In the particular case of oil, exploration has been moving to geological frontiers where it is harder to find oil and the required investments are higher. Thus, the highest price, the greater the investment. This intensifies the demand for capital goods and specialized services and increases the cost of investments. This was the inflationary trajectory of the sector in the last decade. The following Table shows a comparison between the evolution of the average profit per barrel (blue) and costs per barrel (yellow) of the major oil companies in the 2000s. Profit per barrel shows price of oil.

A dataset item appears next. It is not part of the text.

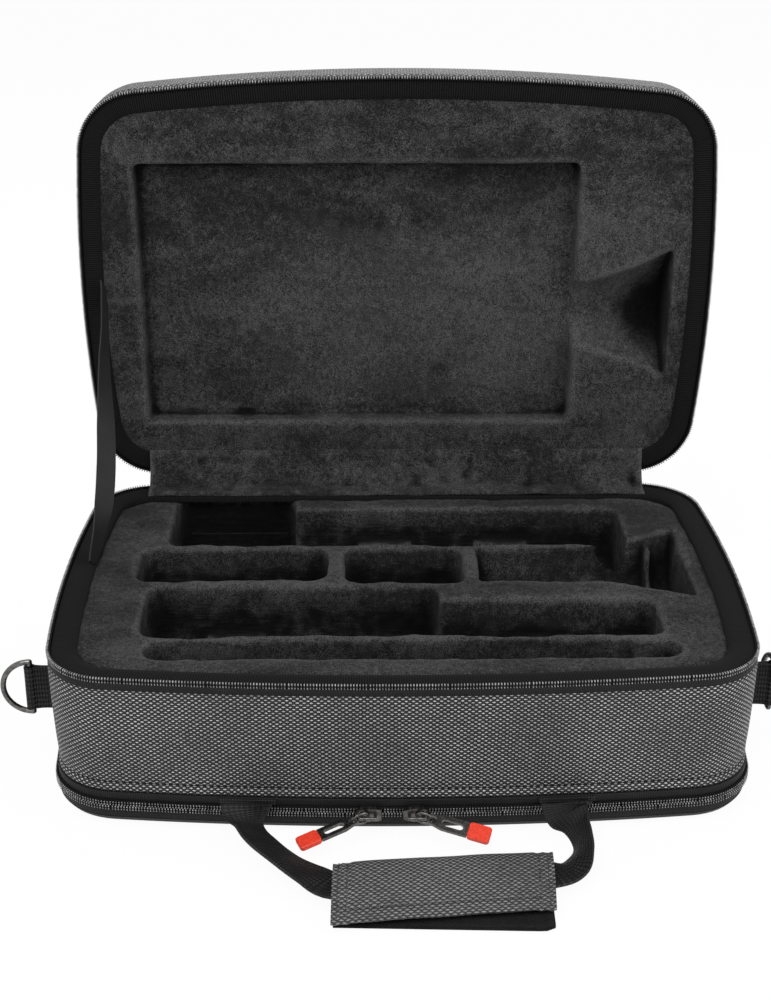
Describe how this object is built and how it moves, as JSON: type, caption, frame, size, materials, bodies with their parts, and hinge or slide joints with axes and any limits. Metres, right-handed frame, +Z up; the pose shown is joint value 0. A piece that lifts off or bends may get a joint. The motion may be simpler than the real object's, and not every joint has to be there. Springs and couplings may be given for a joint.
{
  "type": "clarinet case",
  "caption": "Soft-sided zipped clamshell case for a clarinet, with moulded plush insert, under-base pocket, folding handle and strap rings.",
  "frame": {"origin": "on the resting face, under the middle of the plan outline", "axes": "+X along the case's length, +Y towards the lid's hinge, +Z up; the lid stands open at rest"},
  "size_m": [0.4093, 0.3633, 0.3344],
  "materials": {
    "ballistic_nylon": "woven, coated, semi-matt",
    "black_webbing": "ribbed weave, matt",
    "zip_tape": "fine weave, matt",
    "zip_coil": "satin monofilament coil",
    "plush": "crushed velour pile",
    "knit_band": "smooth knit, matt",
    "foam_shell": "expanded bead foam",
    "board": "rigid sheet",
    "gunmetal": "black nickel, satin",
    "ring_metal": "black nickel, glossy",
    "red_rubber": "moulded, satin",
    "hook_tape": "napped hook tape, matt"
  },
  "bodies": {
    "base": {"base_shell": "foam_shell", "base_fabric": "ballistic_nylon", "base_insert": "plush", "base_rim_band": "knit_band", "base_zip_tape": "zip_tape", "base_zip_coil": "zip_coil", "pocket_board": "board", "pocket_upper_tape": "zip_tape", "pocket_upper_coil": "zip_coil", "pocket_hinge_strip": "zip_tape", "ring_tab_left": "black_webbing", "ring_tab_right": "black_webbing", "handle_anchor_left": "black_webbing", "handle_anchor_right": "black_webbing", "main_slider_left": "gunmetal", "main_slider_right": "gunmetal", "hinge_gusset": "ballistic_nylon", "hinge_lining": "plush", "stay_ribbon": "black_webbing"},
    "lid": {"lid_shell": "foam_shell", "lid_fabric": "ballistic_nylon", "lid_liner": "plush", "lid_rim_band": "knit_band", "lid_zip_tape": "zip_tape", "lid_zip_coil": "zip_coil"},
    "pocket_flap": {"pocket_panel": "ballistic_nylon", "pocket_lower_tape": "zip_tape", "pocket_lower_coil": "zip_coil"},
    "handle": {"handle_webbing": "black_webbing", "grip_wrap": "ballistic_nylon", "hook_strip": "hook_tape"},
    "pocket_slider_left": {"pocket_slider_left": "gunmetal"},
    "pocket_link_left": {"pocket_link_left": "gunmetal"},
    "pocket_pull_left": {"pocket_pull_left": "gunmetal", "pocket_tip_left": "red_rubber"},
    "pocket_slider_right": {"pocket_slider_right": "gunmetal"},
    "pocket_link_right": {"pocket_link_right": "gunmetal"},
    "pocket_pull_right": {"pocket_pull_right": "gunmetal", "pocket_tip_right": "red_rubber"},
    "main_link_left": {"main_link_left": "gunmetal"},
    "main_pull_left": {"main_pull_left": "gunmetal", "main_tip_left": "red_rubber"},
    "main_link_right": {"main_link_right": "gunmetal"},
    "main_pull_right": {"main_pull_right": "gunmetal", "main_tip_right": "red_rubber"},
    "strap_ring_left": {"strap_ring_left": "ring_metal"},
    "strap_ring_right": {"strap_ring_right": "ring_metal"}
  },
  "joints": [
    {"name": "lid_hinge", "type": "hinge", "parent": "base", "child": "lid", "pos_m": [0, 0.1201, 0.087], "axis": [1, 0, 0], "range_deg": [0, 87.3], "deforming": ["hinge_gusset", "hinge_lining", "stay_ribbon"]},
    {"name": "pocket_hinge", "type": "hinge", "parent": "base", "child": "pocket_flap", "pos_m": [0, 0.1147, 0.013], "axis": [1, 0, 0], "range_deg": [0, 75], "deforming": ["pocket_hinge_strip"]},
    {"name": "handle_lift", "type": "hinge", "parent": "base", "child": "handle", "pos_m": [0, -0.12766, 0.019], "axis": [-1, 0, 0], "range_deg": [0, 85]},
    {"name": "pocket_zip_left", "type": "hinge", "parent": "base", "child": "pocket_slider_left", "pos_m": [0, 1.25133, 0.013], "axis": [0, 0, 1], "range_deg": [-4.99, 0]},
    {"name": "pocket_link_left_swing", "type": "hinge", "parent": "pocket_slider_left", "child": "pocket_link_left", "pos_m": [-0.01805, -0.13073, 0.013], "axis": [0, 0, 1], "range_deg": [-8, 10]},
    {"name": "pocket_pull_left_swing", "type": "hinge", "parent": "pocket_link_left", "child": "pocket_pull_left", "pos_m": [-0.02503, -0.13399, 0.013], "axis": [0, 0, 1], "range_deg": [-12, 12]},
    {"name": "pocket_zip_right", "type": "hinge", "parent": "base", "child": "pocket_slider_right", "pos_m": [0, 1.25133, 0.013], "axis": [0, 0, 1], "range_deg": [0, 4.99]},
    {"name": "pocket_link_right_swing", "type": "hinge", "parent": "pocket_slider_right", "child": "pocket_link_right", "pos_m": [0.00602, -0.13084, 0.013], "axis": [0, 0, 1], "range_deg": [-10, 4]},
    {"name": "pocket_pull_right_swing", "type": "hinge", "parent": "pocket_link_right", "child": "pocket_pull_right", "pos_m": [0.01325, -0.13347, 0.013], "axis": [0, 0, 1], "range_deg": [-10, 8]},
    {"name": "main_link_left_swing", "type": "hinge", "parent": "base", "child": "main_link_left", "pos_m": [-0.141, 0.12065, 0.0847], "axis": [1, 0, 0], "range_deg": [0, 45]},
    {"name": "main_pull_left_swing", "type": "hinge", "parent": "main_link_left", "child": "main_pull_left", "pos_m": [-0.141, 0.1216, 0.0796], "axis": [0, 1, 0], "range_deg": [-35, 35]},
    {"name": "main_link_right_swing", "type": "hinge", "parent": "base", "child": "main_link_right", "pos_m": [0.141, 0.12065, 0.0847], "axis": [1, 0, 0], "range_deg": [0, 45]},
    {"name": "main_pull_right_swing", "type": "hinge", "parent": "main_link_right", "child": "main_pull_right", "pos_m": [0.141, 0.1216, 0.0796], "axis": [0, 1, 0], "range_deg": [-35, 35]},
    {"name": "strap_ring_left_swing", "type": "hinge", "parent": "base", "child": "strap_ring_left", "pos_m": [-0.19489, -0.063, 0.049], "axis": [0, 0, 1], "range_deg": [-80, 80]},
    {"name": "strap_ring_right_swing", "type": "hinge", "parent": "base", "child": "strap_ring_right", "pos_m": [0.19489, -0.063, 0.049], "axis": [0, 0, 1], "range_deg": [-175, 0]}
  ]
}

Table 1: Production Costs per Barrel and Profit per barrel of Major Oil Companies
(Price per barrel of oil equivalent in U.S. dollars)
Source: Evaluate Energy
The interdependence between costs and prices in the industry can be expressed as follows. The increase in costs also results upward pressure on prices. So, higher prices encourage investments, which increase the demand for scarce resources – rigs and specialized personnel. We have to mention that these two inputs tend to be the main obstacles of the world offshore production in the coming years.
Given this lack of resources, not even the drop in price of oil in 2008 was able to reduce consistently the costs of investment and production of hydrocarbons. Except for 2009, operating costs per barrel have increased steadily over the past 10 years. In the second half of the 2000s the level of investment by oil companies grew much more financially than physically. This frustrated the expectation of growth in production of many of them over the period.
Under these conditions, companies had difficulties to promote organic growth. In that decade, more than a quarter of reserves developed by the major oil companies were the object of acquisition. Remember that this occurred in a scenario of rising price of oil, when the cash flow of these companies was solid and growing. The problem is price of oil can vary quickly and intensely, differently for the costs, so that prices of equipment and services do not always drop at the same rate and speed as price of oil. The drop tends to be smoother. This time gap impacts the profitability and ability of companies to invest in the future.
The regulatory agency has the challenge of balancing the gains from extraordinary high price of oil, and these companies need to raise cash to invest even at rising costs. Especially, in the production sharing agreement, the government imposes limits on costs that are subject to appropriation by the consortium. Thus, if the government adopts mechanisms for capturing exceptional income arising from higher prices and profitability via price cap, for example, with a limit on cost recovery, we must balance these two limits in order to make practical exploration and production projects.
The advent of the crisis in the Arab world increased instability and prices in world oil market. If on one hand the immediate profitability of oil production tends to increase, a rapid rise in prices, on the other hand, it can reduce demand and misrepresent the agents’ calculations who invest based on long-term horizons.
Under these conditions, it is convenient for Brazilian government to reflect on the implications of prices and costs in its regulatory framework. The new regulatory model introduced new problems to be faced. The first of them refers to the correct definition of recoverable costs (limits), which will probably be subject to thorough review. Accumulation of costs at the beginning of the project involves a major impact on the discounted cash flow. And, at the end of the production curve, the revenues impact lesser on results. Thus, as reasonable strategy, the government would establish an escalation of production sharing, where its share in it would be smaller in the beginning and growing over time. The appropriation of the exceptional income from the oil activity must be done in order to avoid unbalancing the economically and financially the contracts and the attractiveness of investments.
Under these conditions, two aspects have to be observed. The first one is that the reference price for preparing the discounted cash flow – used in the analysis of investment projects – can not rely on temporary and misrepresented price levels. Upon drafting the contract, it is desirable that the government does not rely on extreme price scenarios when performing the calculations to define its participation.
The second one is associated with a possible use of mechanisms to capture exceptional income associated with price fluctuations or profitability. As costs are not constant, it seems to be more rational some criteria consider revenue and costs, not only one of them. Thus, if the government take is from profitability, the government could increase its share as price of oil increase and at the same time allow companies to reinforce their cash flows to enable them to invest in less favorable periods of price of oil. The adoption of the ratio between revenues and costs as the criterion of profitability seems to be an efficient and easy mechanism by those involved in production and regulation of the activity.